The ever-emotive Halberstam himself does more of the talking than narrator Edward Herrmann, and the originators of the documentary are Alex Gibney and Tracy Dahlby. Their feats include an uncanny matching of vintage music to topics, as in having “The Great Pretender” by the Platters introduce the Commie-hunting demagoguery of Sen. Joseph McCarthy. Their sense of irony surfaces, too, in having the documentary’s prevailing theme be Shirley & Lee singing “Let the Good Times Roll.” Actually, there are as many bad times as good in “The Fifties.”

That includes, in the two-hour Part 1, the symbolic white picket fence that enclosed the real estate of Levittown and other such massive housing sprawls in the racist early ‘50s that provided residential equality, but not racial equality. And it includes the controversial creation of the hydrogen bomb as a hedge against the Soviet Union, a speeding of the Cold War arms race that glorified Edward Teller while banishing to obscurity his great rival in the U.S. scientific community, J. Robert Oppenheimer, who after siring the atomic bomb was labeled disloyal for resisting the H-bomb.

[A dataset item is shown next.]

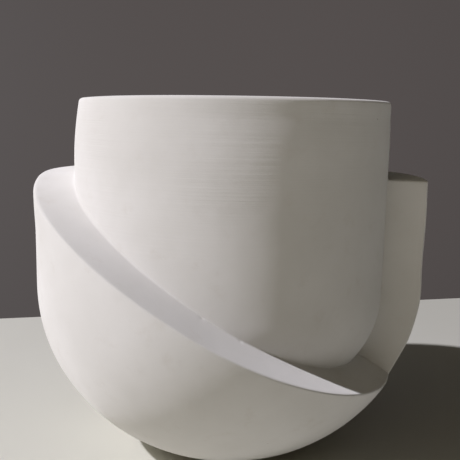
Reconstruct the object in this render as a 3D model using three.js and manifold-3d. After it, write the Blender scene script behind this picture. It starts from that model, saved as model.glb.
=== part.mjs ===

The simple, clear-cut themes of good and evil in such movies as “High Noon” and “Invasion of the Body Snatchers”--where humankind is sapped of individuality--are offered here as vivid metaphors for the Red Scare paranoia that swept the period. McCarthy and his collaborators get the customary slap-down.

This was also the decade when TV shed its diapers, making the documentary’s omission of the period’s great quiz scandals all the more curious. However, those die-hards with selective memories who continue to portray the ‘50s as TV’s Golden Age need only to catch a bit of the blubbery, misery-laden “Queen for a Day” here to get a whiff of a dimmer reality.

Increasingly, Americans viewed themselves through TV’s prism in the ‘50s, and increasingly they aspired to meet impossible criteria for happiness and fulfillment being listed for them in ads by the mavens of Madison Avenue. It’s as a seller’s direct channel to the consumer that TV is at its most powerful and potentially insidious here, whether a sultry Julie London caressing a Marlboro in front of the camera as if making love to it or famed super-huckster Rosser Reeves using TV to market presidential candidate Dwight D. Eisenhower in 1952 the way he did Anacin and Viceroys.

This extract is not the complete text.